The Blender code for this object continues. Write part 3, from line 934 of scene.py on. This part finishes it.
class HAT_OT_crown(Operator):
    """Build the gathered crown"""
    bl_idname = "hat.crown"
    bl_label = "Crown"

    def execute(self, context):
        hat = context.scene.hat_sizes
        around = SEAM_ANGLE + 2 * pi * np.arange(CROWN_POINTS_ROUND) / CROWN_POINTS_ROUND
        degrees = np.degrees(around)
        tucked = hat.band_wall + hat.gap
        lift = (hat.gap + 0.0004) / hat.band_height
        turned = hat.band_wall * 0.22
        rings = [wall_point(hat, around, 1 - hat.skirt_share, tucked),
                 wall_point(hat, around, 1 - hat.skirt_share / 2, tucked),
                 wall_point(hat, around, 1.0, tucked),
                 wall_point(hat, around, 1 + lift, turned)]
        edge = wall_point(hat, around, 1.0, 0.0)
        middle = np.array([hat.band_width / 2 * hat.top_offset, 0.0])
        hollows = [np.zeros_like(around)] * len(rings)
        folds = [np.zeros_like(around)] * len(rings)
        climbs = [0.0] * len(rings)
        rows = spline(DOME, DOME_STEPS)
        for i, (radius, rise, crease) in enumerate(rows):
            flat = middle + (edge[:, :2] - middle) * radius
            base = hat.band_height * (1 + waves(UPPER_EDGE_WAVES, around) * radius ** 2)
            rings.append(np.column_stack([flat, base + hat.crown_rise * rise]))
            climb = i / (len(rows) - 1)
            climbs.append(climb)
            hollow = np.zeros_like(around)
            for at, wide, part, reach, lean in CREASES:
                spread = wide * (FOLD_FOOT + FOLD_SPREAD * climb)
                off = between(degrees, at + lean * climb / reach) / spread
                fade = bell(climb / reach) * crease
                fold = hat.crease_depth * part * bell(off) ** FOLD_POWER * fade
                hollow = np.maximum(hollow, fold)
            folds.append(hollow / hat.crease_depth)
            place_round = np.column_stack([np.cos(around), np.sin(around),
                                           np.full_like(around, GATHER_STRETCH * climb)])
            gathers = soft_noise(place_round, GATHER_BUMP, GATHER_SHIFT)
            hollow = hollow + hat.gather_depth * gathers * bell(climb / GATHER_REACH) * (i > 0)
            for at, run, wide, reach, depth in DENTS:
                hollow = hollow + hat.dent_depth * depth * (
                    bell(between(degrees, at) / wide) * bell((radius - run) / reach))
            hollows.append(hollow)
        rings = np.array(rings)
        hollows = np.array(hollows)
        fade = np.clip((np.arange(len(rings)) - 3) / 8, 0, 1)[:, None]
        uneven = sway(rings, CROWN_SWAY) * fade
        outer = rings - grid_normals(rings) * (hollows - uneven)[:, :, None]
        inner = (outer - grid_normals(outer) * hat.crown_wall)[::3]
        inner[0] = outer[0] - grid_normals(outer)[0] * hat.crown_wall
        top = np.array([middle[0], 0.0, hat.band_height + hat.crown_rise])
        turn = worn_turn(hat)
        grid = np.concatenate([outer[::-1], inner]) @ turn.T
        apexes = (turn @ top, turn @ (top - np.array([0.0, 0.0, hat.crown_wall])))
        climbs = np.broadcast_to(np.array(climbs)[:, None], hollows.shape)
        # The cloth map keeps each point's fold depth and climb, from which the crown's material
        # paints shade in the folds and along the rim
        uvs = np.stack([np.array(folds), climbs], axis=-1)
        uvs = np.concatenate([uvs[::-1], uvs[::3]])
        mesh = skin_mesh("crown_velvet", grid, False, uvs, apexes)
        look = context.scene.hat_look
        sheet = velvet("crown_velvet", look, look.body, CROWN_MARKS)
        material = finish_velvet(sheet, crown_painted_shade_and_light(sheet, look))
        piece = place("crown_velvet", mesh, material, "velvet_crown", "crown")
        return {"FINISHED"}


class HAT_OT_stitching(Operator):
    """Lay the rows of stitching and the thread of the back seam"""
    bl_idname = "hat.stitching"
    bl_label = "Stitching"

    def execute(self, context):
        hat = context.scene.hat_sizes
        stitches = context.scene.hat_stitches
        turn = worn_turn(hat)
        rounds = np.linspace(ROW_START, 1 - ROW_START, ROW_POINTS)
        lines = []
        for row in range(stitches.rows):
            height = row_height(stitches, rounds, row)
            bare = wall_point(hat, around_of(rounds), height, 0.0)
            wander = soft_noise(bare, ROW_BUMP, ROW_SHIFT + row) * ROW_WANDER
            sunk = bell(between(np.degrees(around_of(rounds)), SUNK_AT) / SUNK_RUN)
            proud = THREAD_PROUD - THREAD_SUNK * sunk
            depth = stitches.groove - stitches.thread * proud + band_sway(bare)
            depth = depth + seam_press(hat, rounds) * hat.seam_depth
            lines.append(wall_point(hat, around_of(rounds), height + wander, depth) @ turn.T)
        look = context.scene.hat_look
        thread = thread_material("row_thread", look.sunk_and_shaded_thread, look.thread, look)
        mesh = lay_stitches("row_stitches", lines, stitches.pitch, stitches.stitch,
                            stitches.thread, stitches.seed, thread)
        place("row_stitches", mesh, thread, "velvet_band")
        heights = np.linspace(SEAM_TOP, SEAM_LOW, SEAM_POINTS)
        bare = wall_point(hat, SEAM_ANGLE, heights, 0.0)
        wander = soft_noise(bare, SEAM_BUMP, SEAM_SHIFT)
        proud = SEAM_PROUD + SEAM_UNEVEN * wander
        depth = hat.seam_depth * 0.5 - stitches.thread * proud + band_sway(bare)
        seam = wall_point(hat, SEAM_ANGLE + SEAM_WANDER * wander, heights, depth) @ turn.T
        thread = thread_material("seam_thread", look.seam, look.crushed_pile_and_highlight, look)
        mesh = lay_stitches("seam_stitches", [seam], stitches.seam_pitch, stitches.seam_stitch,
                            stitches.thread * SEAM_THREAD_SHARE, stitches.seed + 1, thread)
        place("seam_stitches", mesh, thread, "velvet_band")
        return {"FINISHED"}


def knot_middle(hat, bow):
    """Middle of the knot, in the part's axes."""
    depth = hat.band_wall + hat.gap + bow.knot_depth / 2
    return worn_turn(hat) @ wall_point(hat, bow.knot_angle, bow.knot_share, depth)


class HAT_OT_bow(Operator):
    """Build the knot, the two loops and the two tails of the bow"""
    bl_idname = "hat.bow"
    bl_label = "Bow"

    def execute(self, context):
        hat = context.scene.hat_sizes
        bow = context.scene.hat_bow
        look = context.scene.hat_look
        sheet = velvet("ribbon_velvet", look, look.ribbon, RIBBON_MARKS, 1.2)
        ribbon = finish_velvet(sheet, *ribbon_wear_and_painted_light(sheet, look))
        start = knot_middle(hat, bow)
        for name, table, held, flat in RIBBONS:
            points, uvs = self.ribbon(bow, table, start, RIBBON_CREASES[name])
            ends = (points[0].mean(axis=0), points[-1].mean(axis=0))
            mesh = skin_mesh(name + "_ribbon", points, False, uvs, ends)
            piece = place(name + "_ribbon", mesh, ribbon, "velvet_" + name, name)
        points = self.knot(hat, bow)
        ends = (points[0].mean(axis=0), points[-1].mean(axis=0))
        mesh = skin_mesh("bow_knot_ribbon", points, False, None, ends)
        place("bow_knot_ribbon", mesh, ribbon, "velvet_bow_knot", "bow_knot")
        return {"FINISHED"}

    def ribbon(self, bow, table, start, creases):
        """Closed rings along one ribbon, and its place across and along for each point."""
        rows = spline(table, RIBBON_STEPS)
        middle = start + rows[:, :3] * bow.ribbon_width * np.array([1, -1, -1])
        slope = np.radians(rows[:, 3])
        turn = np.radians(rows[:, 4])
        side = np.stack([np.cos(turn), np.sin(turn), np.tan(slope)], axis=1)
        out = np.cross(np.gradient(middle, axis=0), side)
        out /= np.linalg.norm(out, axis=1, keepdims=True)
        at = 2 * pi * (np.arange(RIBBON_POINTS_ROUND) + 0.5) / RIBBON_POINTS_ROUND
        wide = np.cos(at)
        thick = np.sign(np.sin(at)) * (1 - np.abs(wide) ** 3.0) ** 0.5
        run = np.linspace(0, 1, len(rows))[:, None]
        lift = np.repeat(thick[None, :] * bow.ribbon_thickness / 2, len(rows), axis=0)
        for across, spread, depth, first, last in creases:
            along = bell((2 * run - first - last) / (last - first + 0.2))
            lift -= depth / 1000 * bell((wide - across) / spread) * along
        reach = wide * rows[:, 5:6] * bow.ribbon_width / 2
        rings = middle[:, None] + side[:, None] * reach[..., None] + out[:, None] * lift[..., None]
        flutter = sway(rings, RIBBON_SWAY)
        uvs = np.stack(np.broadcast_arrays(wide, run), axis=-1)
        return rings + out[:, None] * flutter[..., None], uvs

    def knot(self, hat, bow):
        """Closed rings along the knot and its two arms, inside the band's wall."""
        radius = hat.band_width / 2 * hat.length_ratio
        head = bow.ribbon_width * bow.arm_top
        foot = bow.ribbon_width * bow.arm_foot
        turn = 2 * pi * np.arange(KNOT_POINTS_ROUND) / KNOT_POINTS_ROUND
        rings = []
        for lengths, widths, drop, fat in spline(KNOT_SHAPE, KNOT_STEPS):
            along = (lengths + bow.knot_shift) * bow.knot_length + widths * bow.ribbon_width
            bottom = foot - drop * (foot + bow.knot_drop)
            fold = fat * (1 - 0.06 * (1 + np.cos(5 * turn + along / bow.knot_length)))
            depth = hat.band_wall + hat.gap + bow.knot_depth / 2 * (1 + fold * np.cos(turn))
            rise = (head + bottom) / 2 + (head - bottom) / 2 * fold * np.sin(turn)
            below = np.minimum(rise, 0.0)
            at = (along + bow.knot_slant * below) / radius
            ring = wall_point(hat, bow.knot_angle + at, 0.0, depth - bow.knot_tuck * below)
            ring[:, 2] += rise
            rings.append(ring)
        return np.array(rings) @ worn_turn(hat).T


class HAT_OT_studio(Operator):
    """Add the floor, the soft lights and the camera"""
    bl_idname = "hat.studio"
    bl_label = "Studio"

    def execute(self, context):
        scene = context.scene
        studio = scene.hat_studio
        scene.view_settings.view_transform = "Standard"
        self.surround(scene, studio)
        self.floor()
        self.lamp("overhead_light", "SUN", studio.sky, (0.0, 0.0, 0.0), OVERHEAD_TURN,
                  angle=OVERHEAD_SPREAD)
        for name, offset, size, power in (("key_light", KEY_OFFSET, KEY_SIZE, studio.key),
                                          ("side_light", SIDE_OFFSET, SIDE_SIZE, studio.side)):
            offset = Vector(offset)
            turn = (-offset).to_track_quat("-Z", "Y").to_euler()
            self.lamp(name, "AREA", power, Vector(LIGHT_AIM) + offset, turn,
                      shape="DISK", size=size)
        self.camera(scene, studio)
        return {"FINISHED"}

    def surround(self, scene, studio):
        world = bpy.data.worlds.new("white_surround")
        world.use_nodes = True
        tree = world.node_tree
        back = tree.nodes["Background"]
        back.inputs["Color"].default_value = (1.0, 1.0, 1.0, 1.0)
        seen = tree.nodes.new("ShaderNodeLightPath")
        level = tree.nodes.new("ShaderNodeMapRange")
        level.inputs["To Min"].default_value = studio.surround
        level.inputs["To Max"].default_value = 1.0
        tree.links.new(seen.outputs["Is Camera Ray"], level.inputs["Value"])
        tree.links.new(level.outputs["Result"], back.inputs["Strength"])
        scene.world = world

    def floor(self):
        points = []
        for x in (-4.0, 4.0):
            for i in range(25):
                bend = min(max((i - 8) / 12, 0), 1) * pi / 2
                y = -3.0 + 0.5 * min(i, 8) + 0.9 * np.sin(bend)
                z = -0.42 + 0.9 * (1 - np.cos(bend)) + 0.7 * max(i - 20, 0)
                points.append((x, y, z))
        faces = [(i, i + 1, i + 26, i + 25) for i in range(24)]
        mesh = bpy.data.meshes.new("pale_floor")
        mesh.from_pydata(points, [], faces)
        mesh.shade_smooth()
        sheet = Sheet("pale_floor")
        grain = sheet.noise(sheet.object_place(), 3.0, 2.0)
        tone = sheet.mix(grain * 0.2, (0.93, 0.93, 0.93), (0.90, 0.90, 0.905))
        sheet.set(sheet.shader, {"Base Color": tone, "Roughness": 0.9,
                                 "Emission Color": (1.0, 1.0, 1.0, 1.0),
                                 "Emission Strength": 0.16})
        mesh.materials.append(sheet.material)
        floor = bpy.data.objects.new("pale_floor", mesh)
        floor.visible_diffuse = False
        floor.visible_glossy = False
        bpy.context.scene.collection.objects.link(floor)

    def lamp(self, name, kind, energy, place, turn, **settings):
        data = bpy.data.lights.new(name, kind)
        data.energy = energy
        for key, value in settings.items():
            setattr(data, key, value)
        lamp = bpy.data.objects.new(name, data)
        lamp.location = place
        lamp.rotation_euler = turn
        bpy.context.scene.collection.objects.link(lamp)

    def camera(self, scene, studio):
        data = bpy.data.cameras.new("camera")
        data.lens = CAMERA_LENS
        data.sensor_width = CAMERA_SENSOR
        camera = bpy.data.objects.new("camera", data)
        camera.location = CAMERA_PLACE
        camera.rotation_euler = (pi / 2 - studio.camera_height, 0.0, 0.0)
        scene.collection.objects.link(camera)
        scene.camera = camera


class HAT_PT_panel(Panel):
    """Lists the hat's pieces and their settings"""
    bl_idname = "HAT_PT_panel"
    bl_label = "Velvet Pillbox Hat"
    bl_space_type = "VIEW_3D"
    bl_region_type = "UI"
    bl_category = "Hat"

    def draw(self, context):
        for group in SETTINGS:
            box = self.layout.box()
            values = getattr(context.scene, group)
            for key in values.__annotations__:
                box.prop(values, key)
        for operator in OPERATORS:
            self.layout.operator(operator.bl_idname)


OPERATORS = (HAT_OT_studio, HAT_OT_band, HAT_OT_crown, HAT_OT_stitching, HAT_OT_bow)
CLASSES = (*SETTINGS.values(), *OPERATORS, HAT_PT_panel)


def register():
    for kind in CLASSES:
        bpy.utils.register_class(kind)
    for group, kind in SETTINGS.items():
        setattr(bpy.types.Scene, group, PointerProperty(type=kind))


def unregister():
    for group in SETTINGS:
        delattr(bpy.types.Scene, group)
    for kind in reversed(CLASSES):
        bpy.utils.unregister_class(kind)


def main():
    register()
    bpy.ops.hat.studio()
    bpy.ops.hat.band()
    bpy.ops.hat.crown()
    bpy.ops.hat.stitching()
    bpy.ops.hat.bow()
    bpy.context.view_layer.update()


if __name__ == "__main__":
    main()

○ ○ ○

Your objective:
Go through the material and copy out every line with "part" in it.

Response to the task:
The Blender code for this object continues. Write part 3, from line 934 of scene.py on. This part finishes it.
            for at, wide, part, reach, lean in CREASES:
                fold = hat.crease_depth * part * bell(off) ** FOLD_POWER * fade
    """Middle of the knot, in the part's axes."""